··· MATERIAL ···
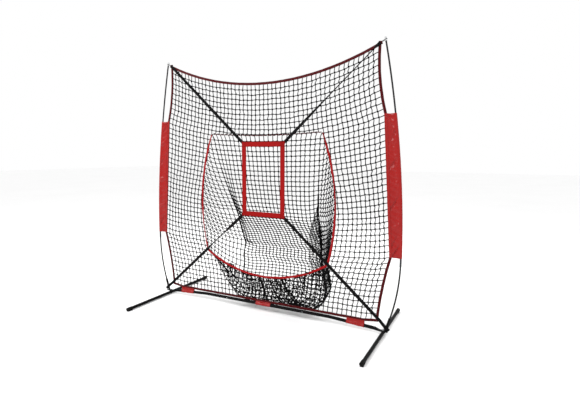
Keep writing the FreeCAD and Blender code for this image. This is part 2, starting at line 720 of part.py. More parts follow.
def straps():
    tuck = ZONE_BAND / 2
    zone_x = ZONE_WIDTH / 2 - tuck
    start = (zone_x, ZONE_TOP - tuck)
    run = math.dist(start, EYELET)
    share = (run - STRAP_END_GAP) / run
    end = [a + (b - a) * share for a, b in zip(start, EYELET)]
    save_pair(strap_plate(start, end), "strap_upper")

    # the lower strap is looped round the pole socket and ends in a short tail
    middle = STRAP_RING_START + STRAP_WIDTH / 2
    anchor, _ = pole_point(middle)
    start = (zone_x, ZONE_BOTTOM + tuck)
    slope = (anchor.z - start[1]) / (anchor.x - start[0])
    tail_x = anchor.x + STRAP_TAIL
    tail = (tail_x, anchor.z + slope * (tail_x - anchor.x))
    ring = rod(STRAP_RING_R, STRAP_RING_START, STRAP_RING_START + STRAP_WIDTH)
    lower = joined([strap_plate(start, tail), ring]).cut(rod(STRAP_RING_BORE_R, 0, SOCKET_LENGTH))
    save_pair(largest(lower), "strap_lower")


base_bar()
snap_buttons()
feet()
pivots()
poles()
net_screen()
pole_sleeves()
bar_tabs()
catch_pocket()
strike_zone()
straps()
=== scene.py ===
import math

import bmesh
import bpy
import numpy as np
from mathutils import Matrix, Vector


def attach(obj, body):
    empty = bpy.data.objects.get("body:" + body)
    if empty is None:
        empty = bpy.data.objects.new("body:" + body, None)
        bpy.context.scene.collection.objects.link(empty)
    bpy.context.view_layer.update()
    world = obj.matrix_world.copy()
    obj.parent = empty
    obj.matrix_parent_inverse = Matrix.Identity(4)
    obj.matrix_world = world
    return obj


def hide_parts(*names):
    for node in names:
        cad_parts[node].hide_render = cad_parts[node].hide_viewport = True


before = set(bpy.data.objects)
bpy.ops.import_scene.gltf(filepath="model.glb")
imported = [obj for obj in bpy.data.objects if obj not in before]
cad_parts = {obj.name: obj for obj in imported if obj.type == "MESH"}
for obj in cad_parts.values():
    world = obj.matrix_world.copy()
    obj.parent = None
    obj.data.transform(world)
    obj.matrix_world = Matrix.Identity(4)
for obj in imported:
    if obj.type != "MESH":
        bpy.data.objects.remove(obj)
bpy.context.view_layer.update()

BODY = "base_frame"
rng = np.random.default_rng(21)      # scatters the knots of the screen

# The net's outline and the mouth's outline pass through these points, in metres (x, z).
CORNER_TOP = (0.948, 2.105)
TOP_SAG = (0.0, 1.893)
SIDE_UPPER = (0.951, 1.880)
SLEEVE_TOP = (1.000, 1.611)
SLEEVE_BOTTOM = (1.066, 0.590)
SIDE_LOWER = (1.010, 0.340)
CORNER_BOTTOM = (0.979, 0.096)
HEM_CORNER = (0.870, 0.082)
MOUTH_TOP = (0.505, 1.482)
MOUTH_TOP_SAG = (0.0, 1.464)
MOUTH_SIDE = (0.615, 0.870)
MOUTH_BOTTOM = (0.561, 0.478)
MOUTH_LIP = (0.0, 0.312)

# The pole's centreline: straight foot, then two arcs tangent at the bow.
POLE_FOOT = (1.036, 0.040)
POLE_LEAN = math.radians(16.5)
POLE_STRAIGHT = 0.110
BOW_X = 1.128
TIP = (0.972, 2.130)

CORD_R = 0.0033
COLUMNS = 50                 # meshes of the screen, across and up
ROWS = 45
MESH = 0.040                 # from knot to knot in the pocket's sides
NET_BULGE = 0.022            # how far the screen hangs back at its middle
KNOT_STRAY = 0.0014          # how far its knots stray from their even places, in its plane
DEPTH_STRAY = 0.0016         # and across it
CORD_SLACK = 0.0009          # how far a cord between two knots strays from straight
RIM_GAP = 0.018              # from the net's edge line to its outermost knots
MOUTH_BELLY = 0.35           # how much of the net's belly the mouth's edge follows


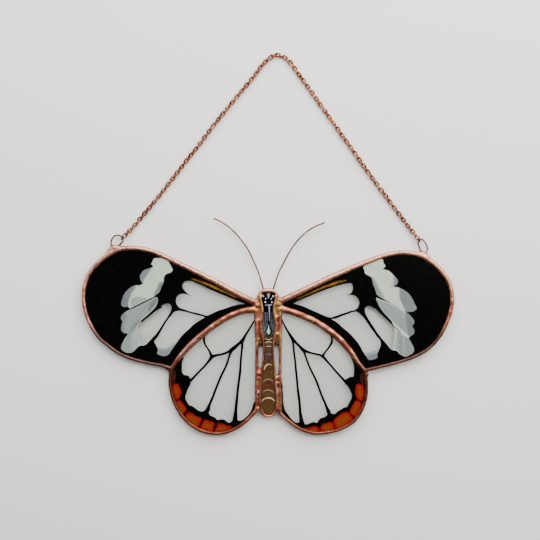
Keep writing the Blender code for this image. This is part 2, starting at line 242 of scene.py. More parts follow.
# %% Wires and pieces
def curve_object(name, points, radius=0.0):
    """A curve object through millimetre points: a bare line, or a round wire with closed ends."""
    curve = bpy.data.curves.new(name, "CURVE")
    curve.dimensions = "3D"
    curve.twist_mode = "Z_UP"
    curve.bevel_depth = radius * MM
    curve.bevel_resolution = 4
    curve.use_fill_caps = radius > 0
    spline = curve.splines.new("POLY")
    spline.points.add(len(points) - 1)
    for spline_point, point in zip(spline.points, points):
        spline_point.co = (*(Vector(point) * MM), 1.0)
    spline.use_smooth = True
    return add_object(name, curve)


def plain_mesh(item, name, material=None):
    """The evaluated shape of an object as a plain mesh object; the first one is removed."""
    bpy.context.view_layer.update()
    evaluated = item.evaluated_get(bpy.context.evaluated_depsgraph_get())
    mesh = bpy.data.meshes.new_from_object(evaluated)
    mesh.name = name
    bpy.data.objects.remove(item, do_unlink=True)
    if material:
        mesh.materials.clear()
        mesh.materials.append(material)
    return add_object(name, mesh)


def hand_over(piece, node):
    """Let a finished piece ride on the butterfly in place of a CAD solid."""
    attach(piece, "root")
    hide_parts(node)
    return piece


def bent_wire(name, points, radius, material, node):
    """A finished wire through millimetre points."""
    line = curve_object(name + " line", points, radius)
    return hand_over(plain_mesh(line, name, material), node)


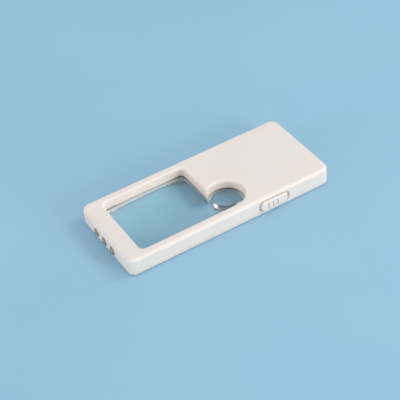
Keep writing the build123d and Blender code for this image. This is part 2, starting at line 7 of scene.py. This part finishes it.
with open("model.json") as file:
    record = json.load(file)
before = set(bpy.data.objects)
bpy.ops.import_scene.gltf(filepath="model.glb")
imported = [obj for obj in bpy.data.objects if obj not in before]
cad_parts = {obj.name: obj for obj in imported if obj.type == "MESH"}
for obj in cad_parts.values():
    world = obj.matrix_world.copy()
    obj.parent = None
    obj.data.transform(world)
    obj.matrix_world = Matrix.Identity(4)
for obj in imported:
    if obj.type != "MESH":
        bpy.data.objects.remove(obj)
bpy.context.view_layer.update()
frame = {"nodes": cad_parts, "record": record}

# Camera: a long lens that looks down over the lamp end, slightly rolled ---------------------------
CAMERA_AZIMUTH = math.radians(-27.2)
CAMERA_ELEVATION = math.radians(41.0)
CAMERA_ROLL = math.radians(-6.57)
CAMERA_DISTANCE = 0.6204
CAMERA_TARGET = Vector((-0.0023, 0.0032, 0.0))
CAMERA_NEAR = 0.01
SENSOR_MM = 36.0
FOCAL_MM = 111.42

# Lights -------------------------------------------------------------------------------------------
LIGHT_DISTANCE = 1.5
KEY_DIRECTION = (0.67, -0.20, 0.68)
KEY_SIZE = 0.5
KEY_POWER = 4.5
KEY_TINT = (1.0, 0.96, 0.89)
CARD_DIRECTION = (0.35, -0.92, 0.26)
CARD_SIZE = 0.6
CARD_POWER = 9.0
CARD_TINT = (1.0, 0.94, 0.80)
SIDE_CARD_DIRECTION = (-0.95, 0.12, 0.14)
SIDE_CARD_SIZE = 0.35
SIDE_CARD_POWER = 5.8
SIDE_CARD_TINT = (1.0, 0.86, 0.72)
SURROUND_COLOUR = (0.95, 0.985, 1.0, 1.0)
SURROUND_STRENGTH = 0.74

# Floor --------------------------------------------------------------------------------------------
FLOOR_HALF = 4.0
FLOOR_DROP = 0.0001
FLOOR_BLUE_LOW = (0.318, 0.545, 0.722, 1)
FLOOR_BLUE_HIGH = (0.338, 0.565, 0.742, 1)

# Bump heights -------------------------------------------------------------------------------------
FINE_RELIEF = 0.00002
BROAD_RELIEF = 0.00005
LENS_RELIEF = 0.0001

# The middle stretch of a noise texture's values, where most of them lie ---------------------------
NOISE_LOW = 0.3
NOISE_HIGH = 0.7

# Colours ------------------------------------------------------------------------------------------
CASE_WHITE_LOW = (0.840, 0.755, 0.720, 1)
CASE_WHITE_HIGH = (0.865, 0.780, 0.745, 1)
CASE_GLOW_DEPTH = 0.003
CASE_GLOW_COLOUR = (1.0, 0.92, 0.88)
LENS_CLEAR_LOW = (0.92, 0.99, 1.0, 1)
LENS_CLEAR_HIGH = (0.96, 1.0, 1.0, 1)
LENS_COATING = (0.26, 0.34, 0.40, 1)
EPOXY_LOW = (0.50, 0.42, 0.33, 1)
EPOXY_HIGH = (0.66, 0.57, 0.46, 1)
STEEL_LOW = (0.45, 0.45, 0.44, 1)
STEEL_HIGH = (0.62, 0.62, 0.60, 1)
TIN_LOW = (0.50, 0.48, 0.44, 1)
TIN_HIGH = (0.66, 0.64, 0.60, 1)
BRASS_LOW = (0.55, 0.44, 0.24, 1)
BRASS_HIGH = (0.72, 0.60, 0.36, 1)
MASK_GREEN_LOW = (0.012, 0.11, 0.045, 1)
MASK_GREEN_HIGH = (0.02, 0.17, 0.07, 1)
BLACK_LOW = (0.012, 0.012, 0.013, 1)
BLACK_HIGH = (0.03, 0.03, 0.032, 1)
RED_LOW = (0.36, 0.010, 0.008, 1)
RED_HIGH = (0.48, 0.02, 0.015, 1)
WIRE_BLACK_LOW = (0.01, 0.01, 0.01, 1)
WIRE_BLACK_HIGH = (0.02, 0.02, 0.02, 1)

# Brushing directions: the noise is squeezed across the strokes ------------------------------------
BRUSHED_ALONG_X = (1, 8, 8)
BRUSHED_ALONG_Y = (8, 1, 8)


# Node helpers -------------------------------------------------------------------------------------
class Nodes:
    """A material's node tree, with short calls for the nodes that the materials share."""

    def __init__(self, name):
        self.material = bpy.data.materials.new(name)
        self.material.use_nodes = True
        self.tree = self.material.node_tree
        self.shader = self.tree.nodes["Principled BSDF"]
        self.place = self.tree.nodes.new("ShaderNodeTexCoord").outputs["Object"]

    def set(self, **values):
        """Constant values on the shader's own sockets."""
        for name, value in values.items():
            self.shader.inputs[name.replace("_", " ")].default_value = value

    def link(self, source, target):
        """Join an output to an input, or to the shader's input of that name."""
        if isinstance(target, str):
            target = self.shader.inputs[target]
        self.tree.links.new(source, target)

    def noise(self, scale, detail=3.0, stretch=None):
        """Noise in the object's own metres, scale in cycles per metre."""
        node = self.tree.nodes.new("ShaderNodeTexNoise")
        node.inputs["Scale"].default_value = scale
        node.inputs["Detail"].default_value = detail
        source = self.place
        if stretch:
            mapping = self.tree.nodes.new("ShaderNodeMapping")
            mapping.inputs["Scale"].default_value = stretch
            self.link(self.place, mapping.inputs["Vector"])
            source = mapping.outputs["Vector"]
        self.link(source, node.inputs["Vector"])
        return node.outputs["Fac"]

    def ramp(self, factor, low, high):
        """A blend between two colours."""
        node = self.tree.nodes.new("ShaderNodeValToRGB")
        first, last = node.color_ramp.elements
        first.position = NOISE_LOW
        first.color = low
        last.position = NOISE_HIGH
        last.color = high
        self.link(factor, node.inputs["Fac"])
        return node.outputs["Color"]

    def spread(self, factor, low, high):
        """A number that runs from low to high with factor."""
        node = self.tree.nodes.new("ShaderNodeMapRange")
        node.inputs["From Min"].default_value = NOISE_LOW
        node.inputs["From Max"].default_value = NOISE_HIGH
        node.inputs["To Min"].default_value = low
        node.inputs["To Max"].default_value = high
        self.link(factor, node.inputs["Value"])
        return node.outputs["Result"]

    def bump(self, height, strength, distance, under=None):
        """A relief from height, laid over another relief where there is one."""
        node = self.tree.nodes.new("ShaderNodeBump")
        node.inputs["Strength"].default_value = strength
        node.inputs["Distance"].default_value = distance
        self.link(height, node.inputs["Height"])
        if under:
            self.link(under, node.inputs["Normal"])
        return node.outputs["Normal"]


# Materials ----------------------------------------------------------------------------------------
def white_plastic(name):
    """Spark-textured satin ABS in a warm white, with a faint mottle and a little glow."""
    n = Nodes(name)
    mottle = n.noise(60.0, detail=4.0)
    n.link(n.ramp(mottle, CASE_WHITE_LOW, CASE_WHITE_HIGH), "Base Color")
    n.link(n.spread(n.noise(900.0, detail=2.0), 0.38, 0.50), "Roughness")
    grain = n.bump(n.noise(5200.0, detail=2.0), 0.25, FINE_RELIEF)
    waviness = n.bump(n.noise(240.0, detail=2.0), 0.10, BROAD_RELIEF, under=grain)
    n.link(waviness, "Normal")
    n.set(Subsurface_Weight=0.25)
    n.set(Subsurface_Scale=CASE_GLOW_DEPTH)
    n.set(Subsurface_Radius=CASE_GLOW_COLOUR)
    return n.material


def acrylic(name):
    """Polished clear acrylic, coated against glare, with slight ripples and handling haze."""
    n = Nodes(name)
    n.set(Transmission_Weight=1.0, IOR=1.49)
    n.set(Specular_IOR_Level=0.2, Specular_Tint=LENS_COATING)
    n.link(n.ramp(n.noise(35.0), LENS_CLEAR_LOW, LENS_CLEAR_HIGH), "Base Color")
    n.link(n.spread(n.noise(160.0, detail=5.0), 0.005, 0.03), "Roughness")
    n.link(n.bump(n.noise(70.0, detail=1.0), 0.015, LENS_RELIEF), "Normal")
    return n.material


def lamp_epoxy(name):
    """Epoxy, slightly smoky and cloudy, as an unlit lamp looks in its hole."""
    n = Nodes(name)
    n.set(Transmission_Weight=0.55, IOR=1.52)
    n.link(n.ramp(n.noise(500.0), EPOXY_LOW, EPOXY_HIGH), "Base Color")
    n.link(n.spread(n.noise(1500.0), 0.10, 0.24), "Roughness")
    return n.material


def metal(name, low, high, rough_low, rough_high, stretch=None):
    """Bare or plated metal with fine brushing and patchy dulling."""
    n = Nodes(name)
    n.set(Metallic=1.0)
    n.link(n.ramp(n.noise(300.0, detail=4.0), low, high), "Base Color")
    brushed = n.noise(2500.0, stretch=stretch)
    n.link(n.spread(brushed, rough_low, rough_high), "Roughness")
    n.link(n.bump(brushed, 0.2, FINE_RELIEF), "Normal")
    return n.material


def moulded(name, low, high, rough_low, rough_high):
    """Small moulded or insulated pieces with a faint grain."""
    n = Nodes(name)
    n.link(n.ramp(n.noise(400.0, detail=4.0), low, high), "Base Color")
    n.link(n.spread(n.noise(1100.0), rough_low, rough_high), "Roughness")
    n.link(n.bump(n.noise(2500.0, detail=2.0), 0.2, FINE_RELIEF), "Normal")
    return n.material


def board_green(name):
    """Solder mask over a fibreglass weave."""
    n = Nodes(name)
    weave = n.tree.nodes.new("ShaderNodeTexWave")
    weave.inputs["Scale"].default_value = 900.0
    n.link(n.place, weave.inputs["Vector"])
    n.link(n.ramp(n.noise(250.0), MASK_GREEN_LOW, MASK_GREEN_HIGH), "Base Color")
    n.link(n.spread(n.noise(700.0), 0.25, 0.4), "Roughness")
    n.link(n.bump(weave.outputs["Fac"], 0.15, FINE_RELIEF), "Normal")
    return n.material


def floor_sheet(name):
    """Matt painted board with a very faint mottle."""
    n = Nodes(name)
    n.link(n.ramp(n.noise(9.0), FLOOR_BLUE_LOW, FLOOR_BLUE_HIGH), "Base Color")
    n.link(n.spread(n.noise(400.0), 0.75, 0.85), "Roughness")
    n.link(n.bump(n.noise(1500.0), 0.1, BROAD_RELIEF), "Normal")
    n.set(Specular_IOR_Level=0.2)
    return n.material


def finishes():
    """One material for each of the record's slots."""
    looks = {
        "case_white": (white_plastic,),
        "lens_acrylic": (acrylic,),
        "led_epoxy": (lamp_epoxy,),
        "tinned_lead": (metal, TIN_LOW, TIN_HIGH, 0.25, 0.45),
        "circuit_board": (board_green,),
        "black_plastic": (moulded, BLACK_LOW, BLACK_HIGH, 0.3, 0.5),
        "sheet_metal": (metal, STEEL_LOW, STEEL_HIGH, 0.3, 0.5, BRUSHED_ALONG_X),
        "cell_steel": (metal, STEEL_LOW, STEEL_HIGH, 0.2, 0.35, BRUSHED_ALONG_Y),
        "spring_metal": (metal, BRASS_LOW, BRASS_HIGH, 0.25, 0.4),
        "screw_steel": (metal, STEEL_LOW, STEEL_HIGH, 0.25, 0.45),
        "red_insulation": (moulded, RED_LOW, RED_HIGH, 0.25, 0.4),
        "black_insulation": (moulded, WIRE_BLACK_LOW, WIRE_BLACK_HIGH, 0.25, 0.4),
    }
    return {slot: maker(slot, *values) for slot, (maker, *values) in looks.items()}


def dress_nodes():
    """Give every CAD node the material of its slot."""
    made = finishes()
    for part in frame["record"]["subparts"]:
        piece = frame["nodes"][part["node"]]
        piece.data.materials.clear()
        piece.data.materials.append(made[part["material_slot"]])
    # The renderer doesn't focus light, so the clear lens is kept from shading the floor under it.
    frame["nodes"]["lens"].visible_shadow = False


# Stage --------------------------------------------------------------------------------------------
def floor():
    """A plain pale blue sheet, much wider than the object, a hair below its underside."""
    half = FLOOR_HALF
    mesh = bpy.data.meshes.new("floor")
    outline = [(-half, -half), (half, -half), (half, half), (-half, half)]
    corners = [(x, y, -FLOOR_DROP) for x, y in outline]
    mesh.from_pydata(corners, [], [(0, 1, 2, 3)])
    mesh.materials.append(floor_sheet("floor_blue"))
    sheet = bpy.data.objects.new("floor", mesh)
    bpy.context.scene.collection.objects.link(sheet)


def softbox(name, direction, size, power, tint):
    """A round area light that looks at the object's middle from a direction."""
    light = bpy.data.lights.new(name, "AREA")
    light.shape = "DISK"
    light.size = size
    light.energy = power
    light.color = tint
    lamp = bpy.data.objects.new(name, light)
    towards = Vector(direction).normalized()
    lamp.location = towards * LIGHT_DISTANCE
    lamp.rotation_euler = towards.to_track_quat("Z", "Y").to_euler()
    bpy.context.scene.collection.objects.link(lamp)


def lights():
    """A soft key from the right, low cards at the front and the left, and an even surround."""
    softbox("key", KEY_DIRECTION, KEY_SIZE, KEY_POWER, KEY_TINT)
    softbox("card", CARD_DIRECTION, CARD_SIZE, CARD_POWER, CARD_TINT)
    softbox("side_card", SIDE_CARD_DIRECTION, SIDE_CARD_SIZE, SIDE_CARD_POWER, SIDE_CARD_TINT)
    world = bpy.data.worlds.new("studio")
    world.use_nodes = True
    background = world.node_tree.nodes["Background"]
    background.inputs["Color"].default_value = SURROUND_COLOUR
    background.inputs["Strength"].default_value = SURROUND_STRENGTH
    bpy.context.scene.world = world


def camera():
    """Look at the target from the camera's direction, then roll about the line of sight."""
    flat = math.cos(CAMERA_ELEVATION)
    back = Vector((
        math.sin(CAMERA_AZIMUTH) * flat,
        -math.cos(CAMERA_AZIMUTH) * flat,
        math.sin(CAMERA_ELEVATION),
    ))
    level_right = (-back).cross(Vector((0, 0, 1))).normalized()
    level_up = level_right.cross(-back)
    right = math.cos(CAMERA_ROLL) * level_right + math.sin(CAMERA_ROLL) * level_up
    up = -math.sin(CAMERA_ROLL) * level_right + math.cos(CAMERA_ROLL) * level_up
    lens = bpy.data.cameras.new("camera")
    lens.sensor_width = SENSOR_MM
    lens.lens = FOCAL_MM
    lens.clip_start = CAMERA_NEAR
    viewer = bpy.data.objects.new("camera", lens)
    turn = Matrix((right, up, back)).transposed().to_4x4()
    viewer.matrix_world = Matrix.Translation(CAMERA_TARGET + back * CAMERA_DISTANCE) @ turn
    bpy.context.scene.collection.objects.link(viewer)
    bpy.context.scene.camera = viewer


dress_nodes()
floor()
lights()
camera()
bpy.context.scene.view_settings.view_transform = "Standard"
···
- **SHORT TASK**
Exactly reproduce the lines that run from the line bearing "# the lower" through the line bearing "rng = np.random.default_rng(21)", with both end lines included.

- **COMPLETE OUTPUT**
    # the lower strap is looped round the pole socket and ends in a short tail
    middle = STRAP_RING_START + STRAP_WIDTH / 2
    anchor, _ = pole_point(middle)
    start = (zone_x, ZONE_BOTTOM + tuck)
    slope = (anchor.z - start[1]) / (anchor.x - start[0])
    tail_x = anchor.x + STRAP_TAIL
    tail = (tail_x, anchor.z + slope * (tail_x - anchor.x))
    ring = rod(STRAP_RING_R, STRAP_RING_START, STRAP_RING_START + STRAP_WIDTH)
    lower = joined([strap_plate(start, tail), ring]).cut(rod(STRAP_RING_BORE_R, 0, SOCKET_LENGTH))
    save_pair(largest(lower), "strap_lower")


base_bar()
snap_buttons()
feet()
pivots()
poles()
net_screen()
pole_sleeves()
bar_tabs()
catch_pocket()
strike_zone()
straps()
=== scene.py ===
import math

import bmesh
import bpy
import numpy as np
from mathutils import Matrix, Vector


def attach(obj, body):
    empty = bpy.data.objects.get("body:" + body)
    if empty is None:
        empty = bpy.data.objects.new("body:" + body, None)
        bpy.context.scene.collection.objects.link(empty)
    bpy.context.view_layer.update()
    world = obj.matrix_world.copy()
    obj.parent = empty
    obj.matrix_parent_inverse = Matrix.Identity(4)
    obj.matrix_world = world
    return obj


def hide_parts(*names):
    for node in names:
        cad_parts[node].hide_render = cad_parts[node].hide_viewport = True


before = set(bpy.data.objects)
bpy.ops.import_scene.gltf(filepath="model.glb")
imported = [obj for obj in bpy.data.objects if obj not in before]
cad_parts = {obj.name: obj for obj in imported if obj.type == "MESH"}
for obj in cad_parts.values():
    world = obj.matrix_world.copy()
    obj.parent = None
    obj.data.transform(world)
    obj.matrix_world = Matrix.Identity(4)
for obj in imported:
    if obj.type != "MESH":
        bpy.data.objects.remove(obj)
bpy.context.view_layer.update()

BODY = "base_frame"
rng = np.random.default_rng(21)      # scatters the knots of the screen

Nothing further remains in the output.